Comme pour rendre un souffle d’humanité au pied de cette prison suffocante, l’auteur fait également la place belle aux voix de tous ces sautes-frontières que l’Europe s’échine à déshumaniser par des statistiques et des discours désincarnés et à dissimuler aux confins de son territoire ou dans des centres isolés. On y lit leurs espoirs d’une vie meilleure, les blessures de leur périple, leur ingéniosité face à des barrières qui se veulent toujours plus infranchissables. De la même façon, il donne la parole à de nombreuses personnes qui œuvrent à contre-courant de ces politiques européennes, comme des bénévoles d’ONG de sauvetage en mer.

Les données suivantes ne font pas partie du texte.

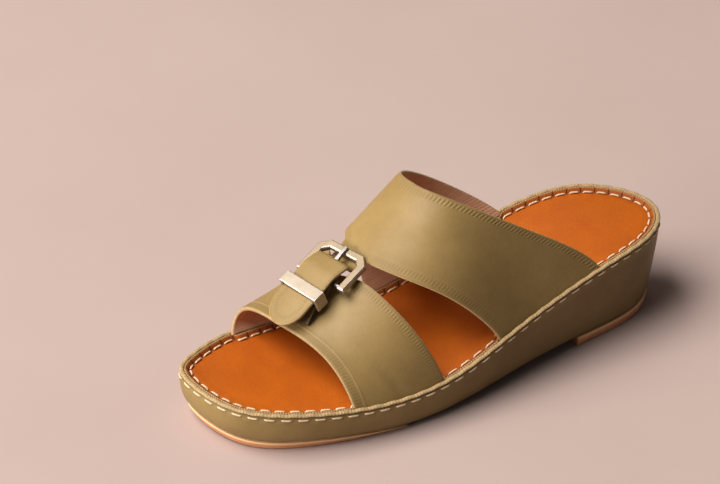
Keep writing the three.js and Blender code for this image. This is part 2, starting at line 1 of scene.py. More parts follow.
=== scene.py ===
"""A left leather slide sandal with a buckled instep strap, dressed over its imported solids.

Metres, +Z up, the toe to -Y and the outer side of the foot to +X.
"""

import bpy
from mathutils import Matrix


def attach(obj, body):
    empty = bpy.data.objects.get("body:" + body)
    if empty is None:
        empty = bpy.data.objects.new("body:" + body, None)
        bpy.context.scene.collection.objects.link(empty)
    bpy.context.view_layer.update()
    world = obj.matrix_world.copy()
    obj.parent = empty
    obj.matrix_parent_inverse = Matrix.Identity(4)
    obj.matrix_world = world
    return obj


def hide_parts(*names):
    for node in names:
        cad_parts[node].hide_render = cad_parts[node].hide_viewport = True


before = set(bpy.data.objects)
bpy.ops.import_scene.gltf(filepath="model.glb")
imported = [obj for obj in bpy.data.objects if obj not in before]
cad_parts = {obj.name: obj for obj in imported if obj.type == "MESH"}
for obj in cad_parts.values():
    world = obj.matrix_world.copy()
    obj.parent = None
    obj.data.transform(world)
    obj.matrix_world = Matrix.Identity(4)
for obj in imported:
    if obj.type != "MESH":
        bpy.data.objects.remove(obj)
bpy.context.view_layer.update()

import math

import bmesh
import bpy
import numpy as np
from mathutils import Matrix, Vector

# The wedge: a light core wrapped in one piece of smooth olive leather. The leather is pulled up
# the side wall, stands as a rim round the footbed with its cut edge bare, and is sewn through
# with waxed cream thread, which dimples the wall a little at every stitch.

MM = 0.001


def smooth_curve(knots, values):
    """A natural cubic spline: cubic pieces that bend alike where they meet, straight at the ends."""
    k = np.asarray(knots, float)
    v = np.asarray(values, float)
    step = np.diff(k)
    inner = np.arange(1, len(k) - 1)
    matrix = np.eye(len(k))
    matrix[inner, inner - 1] = step[:-1]
    matrix[inner, inner] = 2 * (step[:-1] + step[1:])
    matrix[inner, inner + 1] = step[1:]
    turn = np.zeros(len(k))
    turn[1:-1] = 6 * np.diff(np.diff(v) / step)
    bend = np.linalg.solve(matrix, turn)

    def value(x):
        x = np.asarray(x, float)
        i = np.clip(np.searchsorted(k, x), 1, len(k) - 1)
        span = k[i] - k[i - 1]
        a = (k[i] - x) / span
        b = 1 - a
        sag = ((a**3 - a) * bend[i - 1] + (b**3 - b) * bend[i]) * span**2 / 6
        return a * v[i - 1] + b * v[i] + sag

    return value


def ramp(x, low, high):
    """0 below low, 1 above high, and an S curve between them."""
    t = np.clip((x - low) / (high - low), 0, 1)
    return t * t * (3 - 2 * t)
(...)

On ne peut que rejoindre l’auteur lorsqu’il plaide pour une inversion de la focale en matière de migrations : il est temps de voir l’humain derrière l’étiquette devenue pratiquement infamante de « migrants », et à ce titre, reconnaître leur droit à la dignité, à l’intégrité et à l’autonomie personnelle, dont la liberté de circulation fait nécessairement partie. Il ne peut y avoir d’humanisme sans respect des droits fondamentaux de toute personne, indépendamment de son parcours migratoire ou de son statut administratif.
Une lecture importante, nécessaire même, lorsque tous les indicateurs pointent vers une importante montée de l’extrême droite partout en Europe. Rappelons qu l’Union européenne a fondé son projet idéologique dans une large mesure sur le rejet pur et simple de la migration et sur la promotion de « fantasmes du complot » tels que le grand remplacement. Cette circonstance risque de renforcer encore tous les travers mortifères de notre politique d’asile et de migration européenne, déjà stigmatisante et violente.
Émilien Bernard, Forteresse Europe. Enquête sur l’envers de nos frontières, Montréal, Lux, 2024, 304 pages.